30      Eu égard à ce qui précède, il convient de répondre aux questions posées que l’article 1er, paragraphe 3, de la directive 89/665 doit être interprété en ce sens qu’il s’oppose à ce qu’un soumissionnaire qui a été écarté d’une procédure de passation d’un marché public par une décision du pouvoir adjudicateur devenue définitive puisse attaquer la décision d’attribution de ce marché. À cet égard, il est indifférent que le soumissionnaire évincé soutienne qu’il pourrait éventuellement se voir attribuer le marché dans l’hypothèse où, à la suite d’une annulation de cette décision, le pouvoir adjudicateur déciderait de lancer une nouvelle procédure d’attribution.

 Sur les dépens

31      La procédure revêtant, à l’égard des parties au principal, le caractère d’un incident soulevé devant la juridiction de renvoi, il appartient à celle-ci de statuer sur les dépens.

Par ces motifs, la Cour (huitième chambre) dit pour droit :

L’article 1er, paragraphe 3, de la directive 89/665/CEE du Conseil, du 21 décembre 1989, portant coordination des dispositions législatives, réglementaires et administratives relatives à l’application des procédures de recours en matière de passation des marchés publics de fournitures et de travaux, telle que modifiée par la directive 2007/66/CE du Parlement européen et du Conseil, du 11 décembre 2007, doit être interprété en ce sens qu’il s’oppose à ce qu’un soumissionnaire qui a été écarté d’une procédure de passation d’un marché public par une décision du pouvoir adjudicateur devenue définitive puisse attaquer la décision d’attribution de ce marché.
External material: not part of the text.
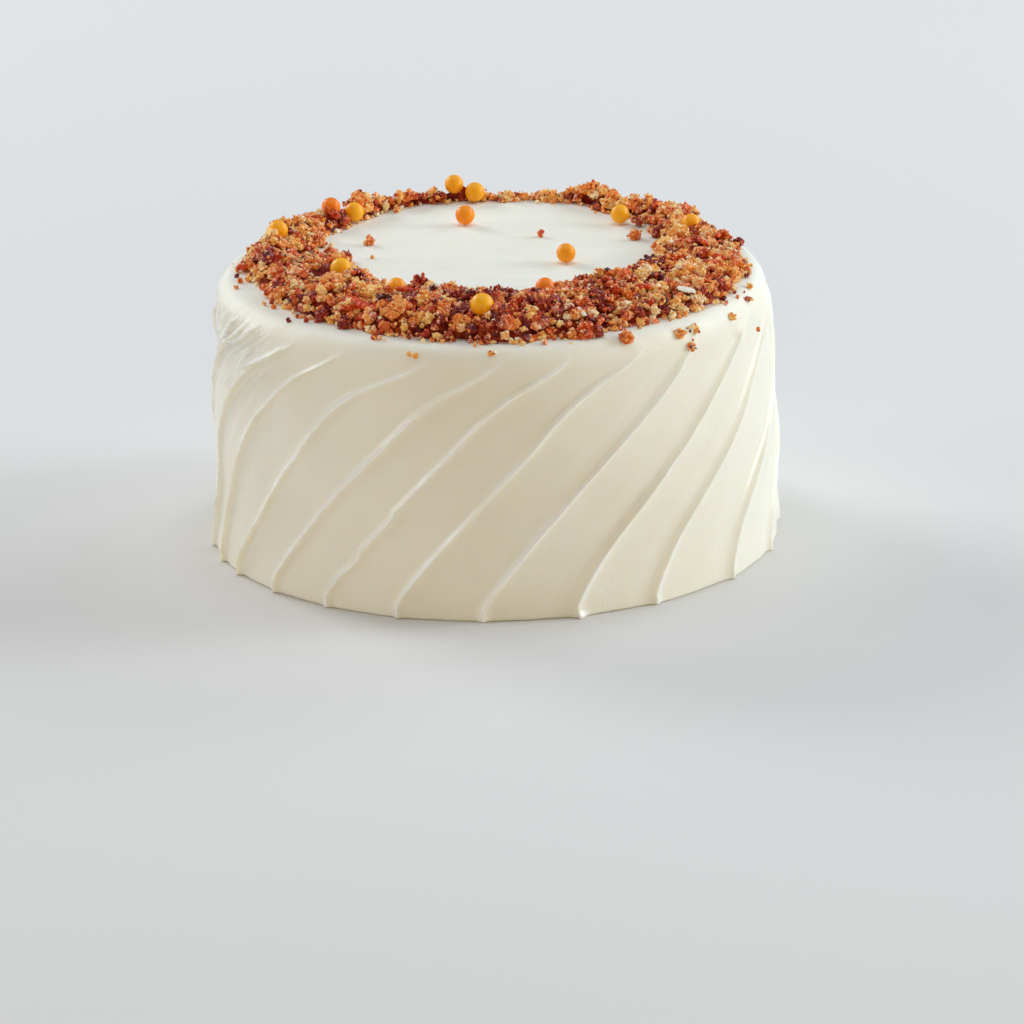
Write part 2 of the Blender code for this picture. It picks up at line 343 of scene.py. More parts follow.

À cet égard, il est indifférent que le soumissionnaire évincé soutienne qu’il pourrait éventuellement se voir attribuer le marché dans l’hypothèse où, à la suite d’une annulation de cette décision, le pouvoir adjudicateur déciderait de lancer une nouvelle procédure d’attribution.

Signatures


*      Langue de procédure : le portugais.